After the U.S. announced a first round of sanctions on Russia for poisoning ex-Kremlin spy Sergei Skripal and his daughter in Salisbury in 2018, Bolton claims Trump said they were too harsh on Putin and wanted to rescind them.
‘Trump told Pompeo to call Lavrov [Russian foreign minister Sergey Lavrov] and say “some bureaucrat” had published the sanctions — a call that may or may not have ever taken place,’ says Bolton.
Bolton says Putin put on a ‘brilliant display of Soviet-style propaganda’ when during a phone call with the White House in May 2019, he ‘largely persuaded Trump’ not to impose additional sanctions on Venezuela’s repressive regime.
To strengthen Venezuelan dictator Nicolas Maduro — a Kremlin stooge — in Trump’s eyes, Putin cleverly compared his democratic opponent Juan Guaido to Hillary Clinton, says Bolton. Trump also happily played into Moscow’s hands by bullying Ukraine and clinging to a conspiracy theory that it — and not Russia — had interfered in U.S. politics in a computer-hacking operation designed to hurt him.
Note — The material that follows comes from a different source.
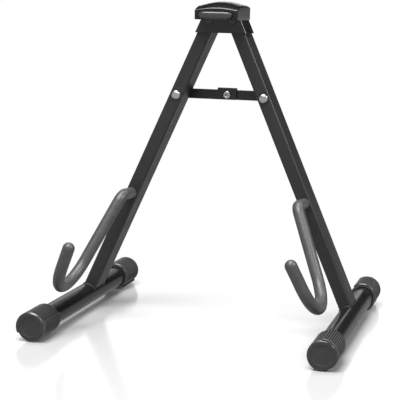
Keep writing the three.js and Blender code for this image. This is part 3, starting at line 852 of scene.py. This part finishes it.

Bolton cites personal conversations he had with Trump confirming there was a ‘quid pro quo’ — which the president has always denied — that he would only give Ukraine desperately needed aid if it helped him get damaging material on Democrat opponents Joe Biden, whose son worked for a Ukrainian bank accused of corruption, and Hillary Clinton.
Bolton says he found this ‘deeply disturbing’. Trump has often threatened whistleblowers, but with little success, and he is unlikely to be able to stop the book being published or becoming a bestseller.
As to whether this will hit him where it hurts — his re-election chances — the president is famously the Teflon Don to whom nothing sticks. Still, his supporters are patriots who may not want to hear about The Donald’s allegedly unctuous and discreditable behaviour towards America’s foes.